1. We are obligated to mention Paul George as a 76ers target

We know the Sixers are interested in Paul George if he can't agree to terms with the Los Angeles Clippers. It's fair to wonder if Philadelphia should throw the max in George's direction — he's 34 years old with several postseason underperformances on his resumé — but it's a one-way ticket to the wing star-power Morey covets.

George would obviously benefit the Sixers. The extent of those benefits in unclear right now, but George averaged 22.6 points and 3.5 assists on .471/.413/.907 splits this season. Those are impressive numbers, especially with James Harden and Kawhi Leonard both absorbing oxygen around him. George would profile as the No. 3 option in Philadelphia, a souped-up 3-and-D wing that can create his own looks and carry the non-Embiid and/or non-Maxey minutes.

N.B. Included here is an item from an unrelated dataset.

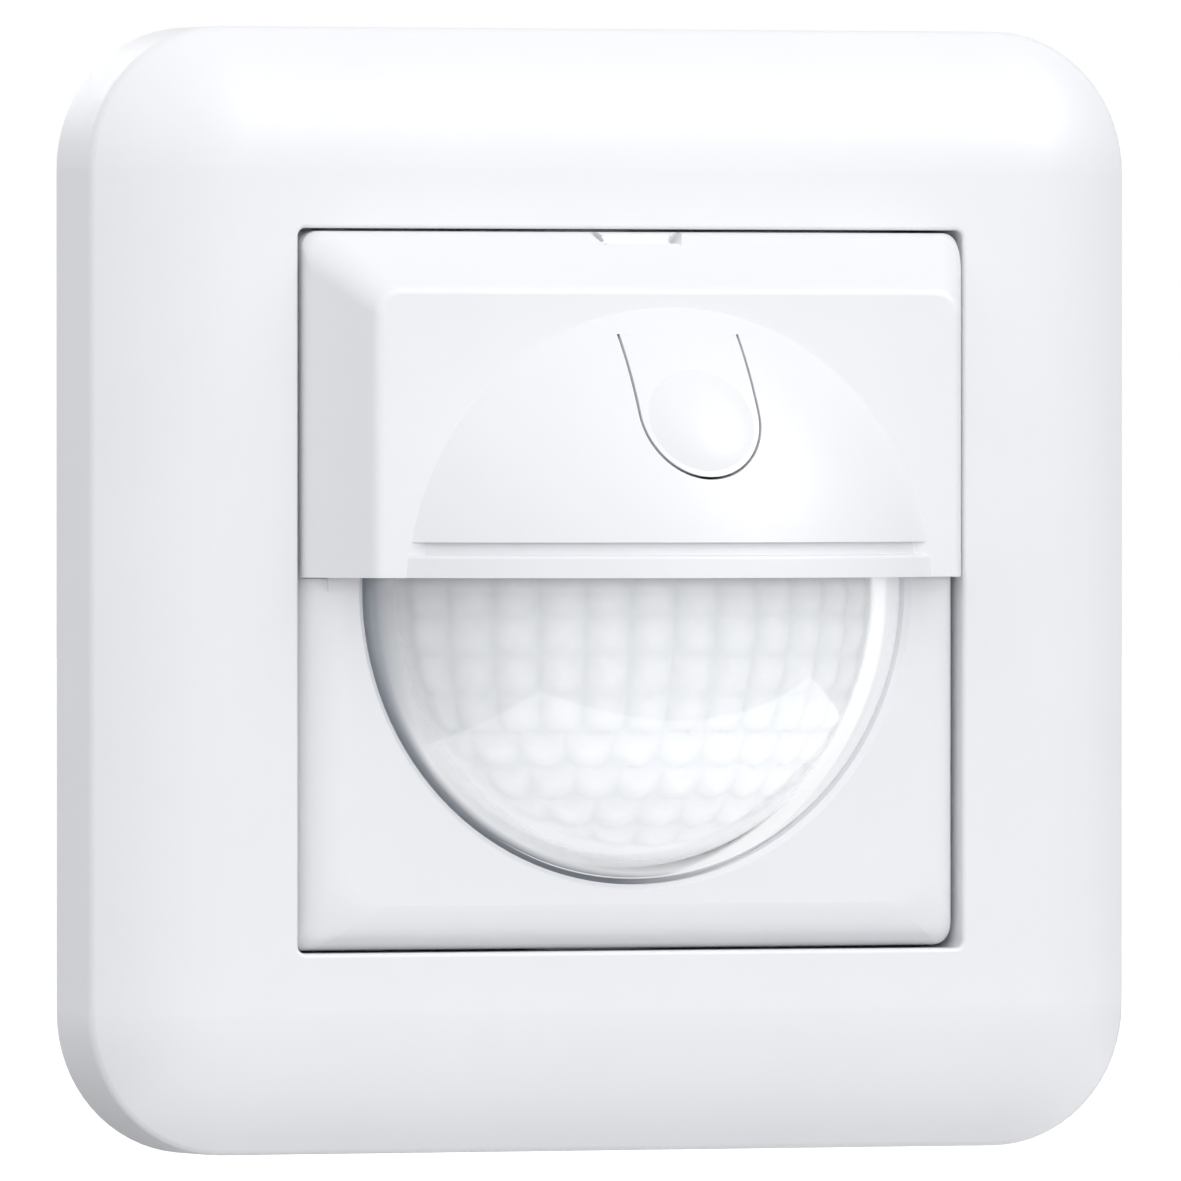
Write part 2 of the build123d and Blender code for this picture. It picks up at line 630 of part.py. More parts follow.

He wouldn't exactly be ducking postseason ridicule in Philadelphia. The Sixers are under immense pressure to deliver while Embiid's prime window remains open, and a three or four-year contract for George carries significant downside risk. The Sixers would be putting a firm deadline on their contending status, not to mention limiting Morey's flexibility to add on the margins.

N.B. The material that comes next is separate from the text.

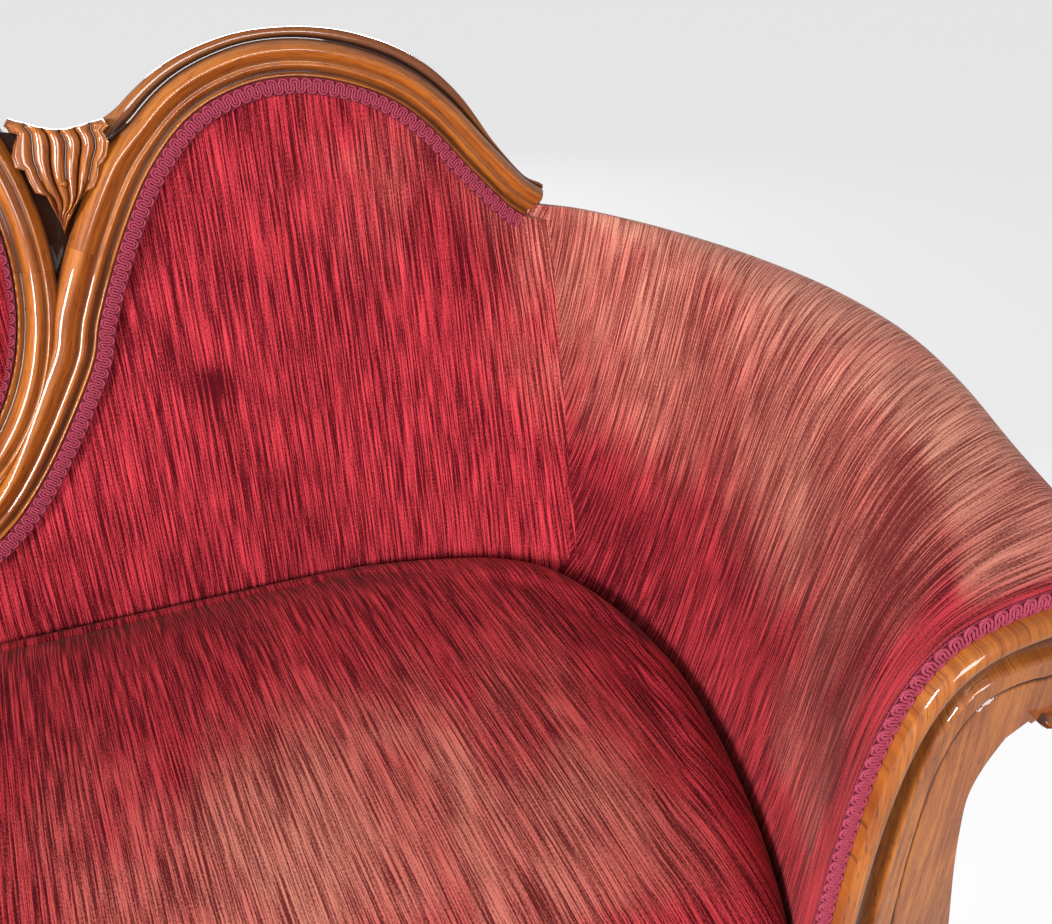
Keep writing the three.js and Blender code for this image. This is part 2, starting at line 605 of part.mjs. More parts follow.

All that said, Paul George remains very good at basketball — a nine-time All-Star and bonafide top-30 player. If the Clippers aren't comfortable committing the resources necessary to retain George, the Sixers make sense as a clear path to title contention in a much weaker conference. There's a world in which George pushes Philadelphia past New York, Milwaukee, and maybe even Boston. Even if it's an outside chance, Morey is known for calculated gambles and risky swings on high-level talent.